12 Replies to “This One Rings a Bell (16)”

  1. Very unfortunate news you have for us today. I, personally, was looking very forward to reading about this project. For one, it would of helped me in my plans for my own major project.
    However, I understand your frustrations very much. As do many of your readers I am sure. Drawing on my own experiences, I think many of us have been through the ringers with a client such as this. My own personal experience has to do with a set of drawings that I, unfortunately did not pay enough attention to the copywrite principle. After completing the drawings and all related articles for a certain A-Frame structure, the client withdrew his request. Unfortunately, he had already got the drawings, and eventually put them to use. As you said Chris, Live and Learn. But that was when I was young and foolish, now I am older, still a little foolish sometimes 🙂
    In any event, I would like to congradulate you on your accomplishment with this particular venture. Even if you do not get to build it, you have achieved a great deal.
    On to bigger and better projects Chris.

  2. Hi Chris

    Unfortunate outcome indeed. I think many of us go through this same experience with prospective clients and their projects. I'm still learning my way through this process as well. Look on the bright side, it was an experience you have learned from and Spring is just days away and with it new prospects will come.

  3. I had a similar experience with 'star wars' George Lucas, shopping around my design. I asked him how he liked having some faceless person in a basement in China ripping off his copyright of the film and producing zillions of copies to market? Odd, unlike his usual well spoken self as portrayed in the media, he seemed at a loss for words, unable to give an answer. People like George and most possibly the fellow you describe, their retribution for their deeds is that they have to live with themselves.

    No doubt the sincere work that you put into the tower, it will manifest for you in a positive way. Believing such is one of the little encouragements that you need to give to yourself as an artist and craftsman.

  4. Thanks for the comments everyone!

    Damien,

    I also hope to have the opportunity to engage in similarly challenging drawing work in upcoming months, and you can be sure I'll detail it here on the blog.

    RS Johnson,

    as for the copyright principle, it has little to do with possession. Copyright is inherent to the creator of the work, and is granted automatically. If derivative or imitative works are produced without your permission and are demonstrably based on the drawings you have provided, then you have a clear case of copyright infringement. At least that is what is clear to me from looking through the US copyright office website.

    Dale, thanks. Yes, Spring is one the way and I look forward to new challenges.

    Dennis,

    sorry to hear of your experience with Lucas. I also hope the positive energy I put into the design, and all I learned from the process, will stand me well in future endeavors, and I am a bit wiser too about the value of the drawing work and won't be selling it so cheaply next time, nor will it be done without firm contractual conditions being established. I've learned a lot about copyright since that event.

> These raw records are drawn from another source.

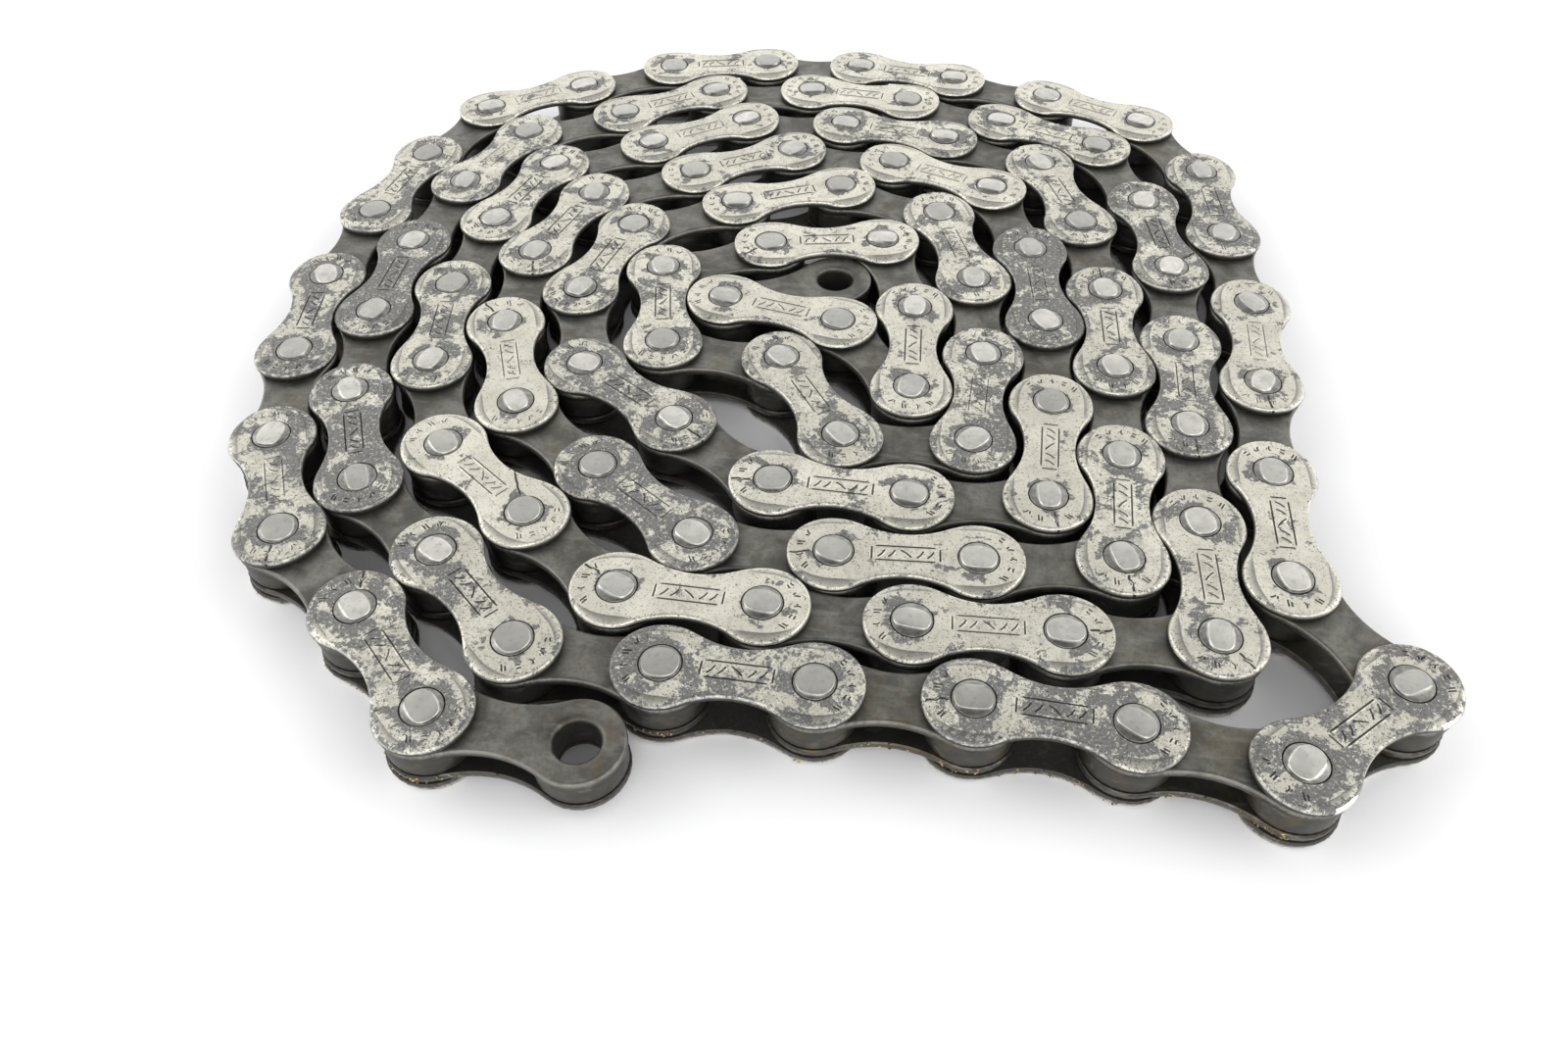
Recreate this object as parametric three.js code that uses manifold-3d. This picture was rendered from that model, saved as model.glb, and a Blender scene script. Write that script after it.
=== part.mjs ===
// A length of used bicycle roller chain, coiled flat on its side.
//
// Millimetres, +Z up. The chain lies with its pins upright, so the coil is laid out in plan (X, Y)
// and every link is the same stack of plates in height (Z). The origin is under the middle of the coil.
// Inner and outer links take turns. Each node is an inner link and the outer link riveted to it;
// the outer link's other pin stands free in the bore of the next node's inner link.

import * as THREE from 'three';
import { mergeVertices } from 'three/addons/utils/BufferGeometryUtils.js';
import Module from 'manifold-3d';

const wasm = await Module();
wasm.setup();

// ---- driving dimensions, mm ----
const PITCH = 12.7;              // pin to pin, the half inch of every bicycle chain
const INNER_WIDTH = 2.4;         // between the inner plates, for a 3/32 inch sprocket
const PLATE = 0.85;              // thickness of every plate
const SIDE_PLAY = 0.1;           // inner plate to outer plate
const HEAD = 0.3;                // a pin's head stands this far out of the upper outer plate
const OUTER_RADIUS = 4.15;       // round end of an outer plate
const INNER_RADIUS = 4.0;        // round end of an inner plate
const WAIST = 1.8;               // the one point on each side of a waist, set in from the true 2.4 of its curve
const ROLLER_RADIUS = 3.87;
const PIN_SIDE = 3.2;            // a square of about the area of the 3.6 mm round pin
const BORE_SIDE = 3.8;           // the square it stands in, with 0.3 mm all round
const FREE_BORE_RADIUS = 1.9;    // the open hole at each free end
const SLACK = 0.3;               // overlap of pieces that are joined
const SHOULDER = 112;            // degrees each way from a round end's tip to where its outline stops
const GAP_BACK = 1.2;            // how far the open space beside a roller reaches back past its nose

// Points round a plate's end: few where plates cover each other, more where the link ends free.
const END_POINTS = 4;
const FREE_END_POINTS = 8;

// ---- heights in the stack, mm ----
const LOWER_OUTER = [0, PLATE];
const LOWER_INNER = [LOWER_OUTER[1] + SIDE_PLAY, LOWER_OUTER[1] + SIDE_PLAY + PLATE];
const UPPER_INNER = [LOWER_INNER[1] + INNER_WIDTH, LOWER_INNER[1] + INNER_WIDTH + PLATE];
const UPPER_OUTER = [UPPER_INNER[1] + SIDE_PLAY, UPPER_INNER[1] + SIDE_PLAY + PLATE];

// ---- how the coil lies ----
const START = [-11.44, -53.58];   // the open hole at the outer free end
const START_HEADING = 177;       // degrees, the way the first inner link runs
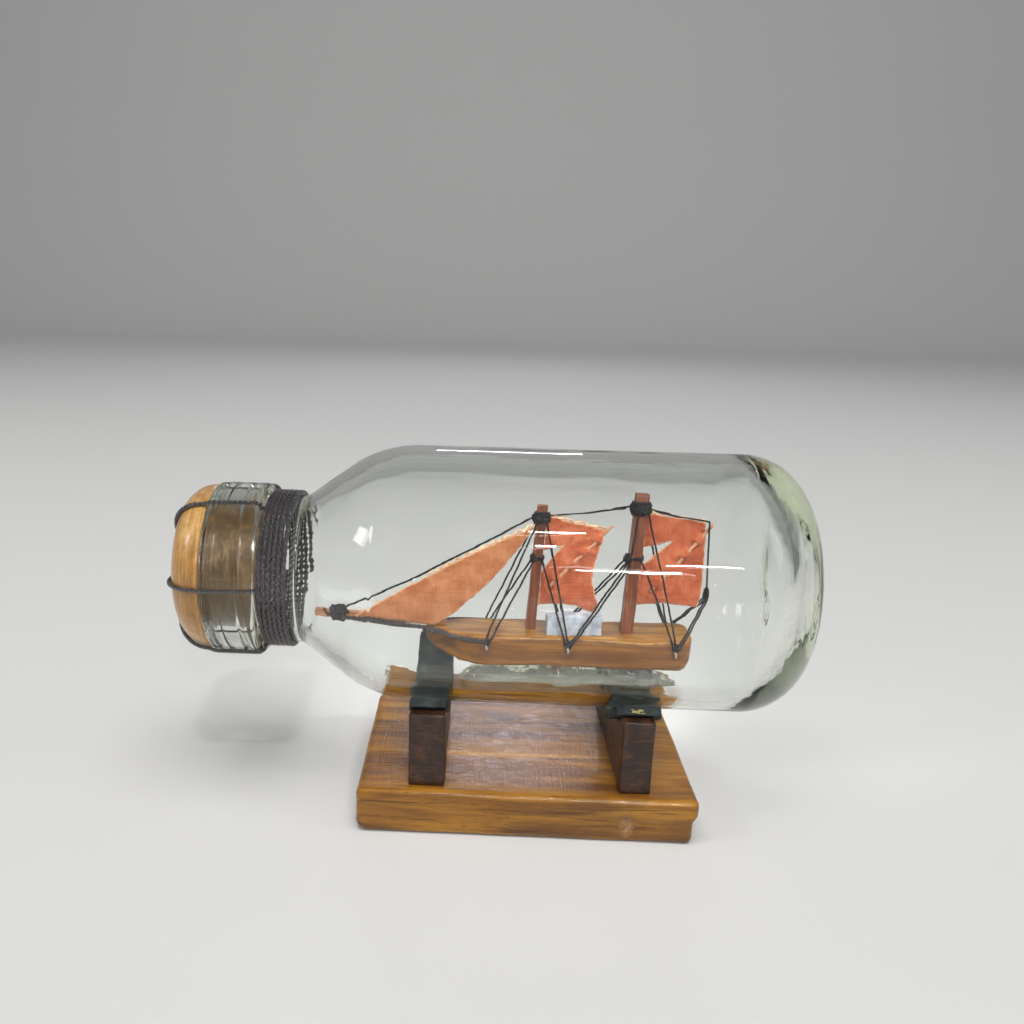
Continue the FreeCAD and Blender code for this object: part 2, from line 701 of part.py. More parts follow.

    I'm actually skeptical, given what I know of the complexity of that tower, that the client will be able to get anyone to reproduce it exactly. I can;t imagine a carpenter who could actually design a structure like that would simply take my drawings and start working from them. If you can design something that complex, it seems to me inevitable that the designer would want to make changes to suit their own idiosyncrasies. The drawings didn't include dimensions, slopes, and other critical information as well, so reverse engineering will eat a fair number of hours I expect.

    I suspect a cheap(er) facsimile will be the eventual outcome. The other buildings on the client's site are all plywood and stick frame structures trying to look like traditional buildings, if that helps paint a picture…

    ~Chris

  5. Good Morning,
    i also love carpentry, in particular japanese carpentry. Do you know my blogs? 1- http://casagiapponese.blogspot.com/ and 2- http://shirakawago.blogspot.com/. I have a very good book on japanese carpentry (in english) prefated by Walter Gropius. If you want some scanned pages, please send me a e.mail to faubaio@gmail.com. In this moment i dont remember the name of that boob because i am non in my study room. OK?
    Excuse me for my rudimentary english.
    Fausto Baiocco (Architect in Ancona, Italy)

  6. Sorry to hear of your experience Chris. Live and learn I guess. Still, its better to live in trust and be cheated occasionally than to to give in to mistrust.

    Peace,
    Harlan Barnhart

  7. Chris

    This is very sad news. I really enjoyed seeing the drawings and seeing the whole structure grow and evolve. I think a great many of us learned and enjoyed the bell tower.

    Tom

  8. Ouch! Like RS Johnson said many of us have had similar experiences. Mine (although not as dramatic) involved making custome molding (that I know did not exist anywhere else) for a rotted wood project only to be told he was getting the product somewhere else. My fault for only going on a verbal agreement. I now have a lot of fancy tomatoe stakes!! I loved the design process of the bell tower eventhough I can't follow the build.

  9. Fausto,

    a comment clearly of spam nature, but your heart is in the right place, so I'll allow it. Good luck with your blogging!

    Harlan,

    I agree completely.

    Tom,

    your sentiments are much appreciated.

    Paul,

    I hope you've gotten some decently mileage out of those tomato stakes. The school of hard knocks can have a varied tuition..

    ~Chris

  10. hey, chris…just checking in with you again, i missed this post as things were pretty crazy in nihon around the time you posted it, sorry to hear but glad you were out before things got weirder…i have been a couple of rounds like this and am slowly learning…as above, not giving in to the spirit of mistrust is important…rock on.